Phishing attacks are on the rise. Companies are struggling to create work-from-home best practices as they are forced into remote work. And experts think that the lack of preparedness will result in unprecedented numbers of corporate breaches.

So what can you do to make sure your work data isn’t stolen or leaked? Here are some tips from cybersecurity experts:

Set up a VPN

A VPN, or virtual private network, allows a user to send and receive data on a public server as if it were secured like a private server.

Make sure any communications are using a VPN client, and make sure that own home devices are protected and secured,” said Heather Federman, vice president of privacy and policy at cybersecurity company BigID.

Stop using that same, terrible password

Make sure your passwords aren’t “password123” or some equally insecure equivalent. A bad password makes you especially vulnerable as hackers are targeting home networks.

Make sure you have high-security protections on home Wi-Fi networks, mobile devices, and desktops,” said Alan Snyder, CEO of NowSecure. “Change your default user IDs and passwords, use long strong passwords, use password management systems to manage these long passwords, and make sure strong security is turned on in your browser.”

Don’t fall for the phish

Don’t open weird emails or click on links in those emails, even if they look like they’ve come from a trusted source.

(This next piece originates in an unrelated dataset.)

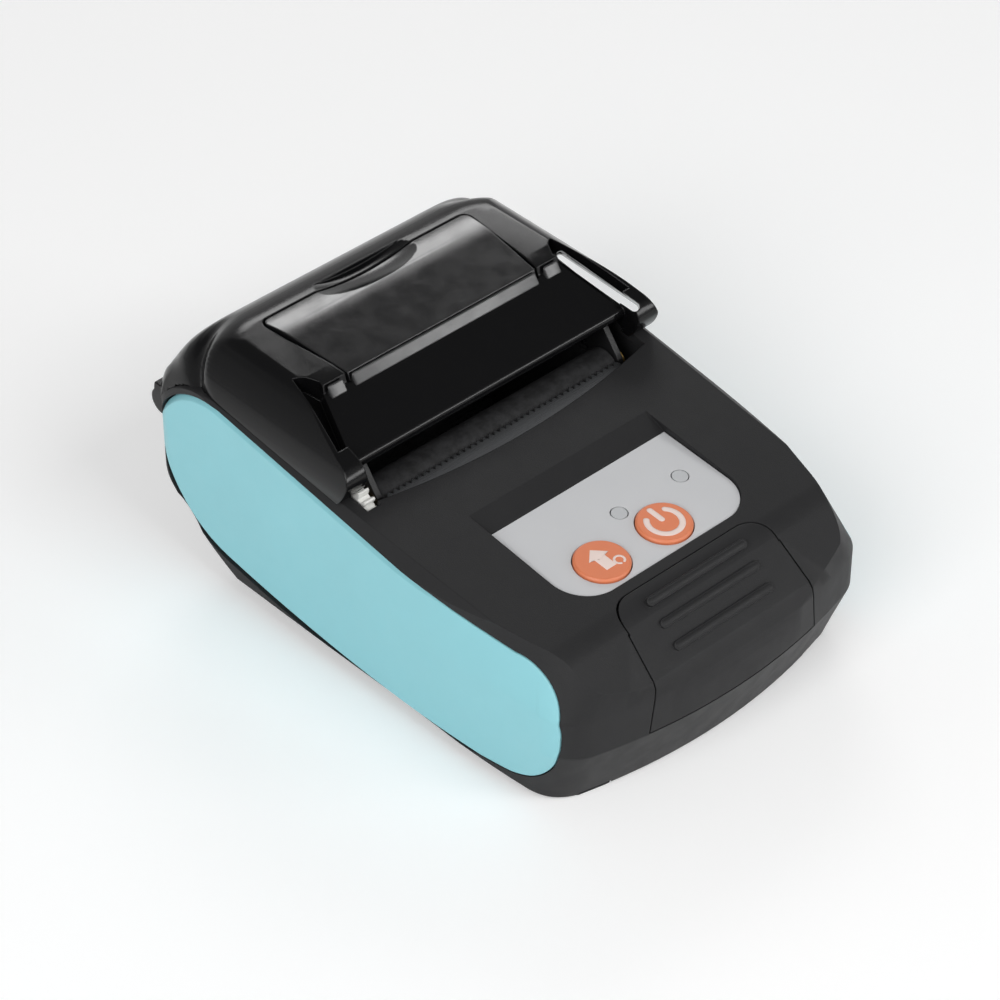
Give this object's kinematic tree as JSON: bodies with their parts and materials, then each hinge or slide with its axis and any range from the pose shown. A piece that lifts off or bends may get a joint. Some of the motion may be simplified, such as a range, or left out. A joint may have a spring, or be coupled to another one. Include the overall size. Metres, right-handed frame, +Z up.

“During times like this, attackers know that this [the pandemic] is something that’s interesting to everyone,” said James Carder, chief security officer of LogRhythm. “People are searching for ‘COVID,’ ‘pandemic,’ ‘coronavirus.’” Attackers will buy up tons of domain names and masquerade as the Centers for Disease Control and Prevention or the World Health Organization or a state or local government, Carder said. “Just be cognizant of what you’re clicking on and where it’s taking you,” he told Digital Trends.

Talk to your IT team

Be in communication with whoever is responsible for your corporate software infrastructure.

Talk to whoever’s responsibility it is to find out what should you be doing, what are the best practices,” said Eric Bednash, CEO of Racktop Systems. “It’s their job to know these things, even if [they are] not security experts. IT professionals are generally savvy enough to know what you should and shouldn’t do, and then it’s all about trying to adhere to those policies that they provide.”

Bednash emphasized diligence. “We’re in a situation now where everything moving fast,” he said. Don’t be tempted to be lax with security just because it’ll make things easier. “You’ll think, ‘Oh, it’ll be OK, it’s just this one thing,’ and then next thing you know, that was some intellectual property, or customer info, and a breach as happened.”

For a business owner, have a business continuity plan and a business recovery plan that you have practiced. “If you’re running a company, you have to understand workflows,” said Carder. “Security has to be in the front seat with you as you think about productivity and availability of resources.”

Major security sites like ForgeRock, NowSecure, and Cisco all have their own recommendations for apps and best practices for businesses and employees to check out at their websites.